Genealogy is not a tree that widens infinitely into the past. Due to cousin intermarriage, it forms a diamond shape known as Pedigree Collapse. The graph is finite and tractable.

If we trace an unbroken line of fathers back through time (one generation every 25 years):

Timepoint Ancestor Type Est. "Fathers"
1 Million Years Ago Homo erectus 40,000
100 Million Years Ago Early Placental Mammal 4,000,000
~4.2 Billion Years Ago LUCA (Single-celled) 168,000,000

A line of 40,000 men holding hands stretches only 40 kilometers. The entirety of human-like existence is incredibly short. The graph that connects all living humans is not impossibly large — it's a tractable engineering problem.

The Addressable Market of the Dead

To build the historical graph, we track our "Stripe Metric" — what percentage of recoverable humans we have indexed. While 117 billion humans have lived, most are lost to time.

To bootstrap the graph, autonomous AI agents crawl obituaries, Wikidata, and public genealogical records. A specialized "Rosetta Stone" AI agent is trained exclusively to read 14th-century Medieval Latin "Court Hand" to digitize the records governments ignore.

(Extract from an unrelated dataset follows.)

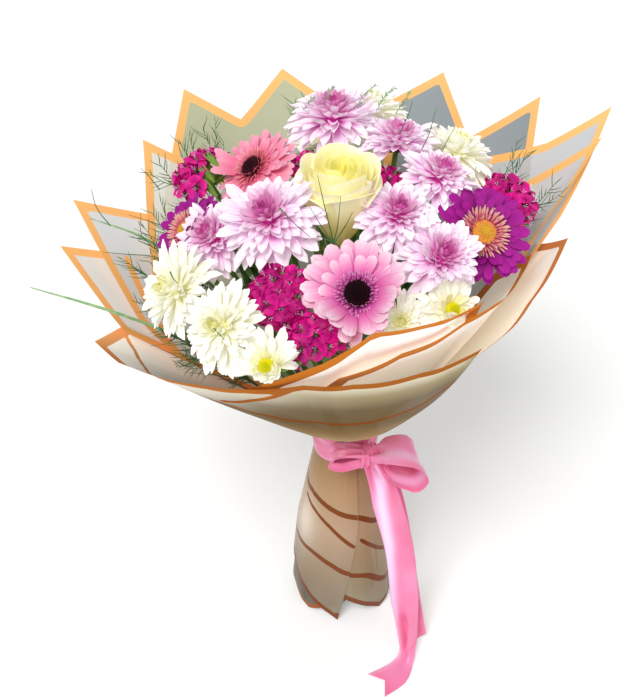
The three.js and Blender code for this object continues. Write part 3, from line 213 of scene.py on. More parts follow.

The Dual-Entity Architecture (The Air-Gap)

Scraping global genealogical data carries massive regulatory risk. Clearview AI failed because they owned the data. To survive, we use a Palantir-style air-gapped architecture.

The handshake: A user pays Entity B, verifies their identity through genealogical connections, and receives a cryptographic token. This token proves personhood without revealing any personal data. The commercial entity makes the money; the autonomous DAO holds the graph.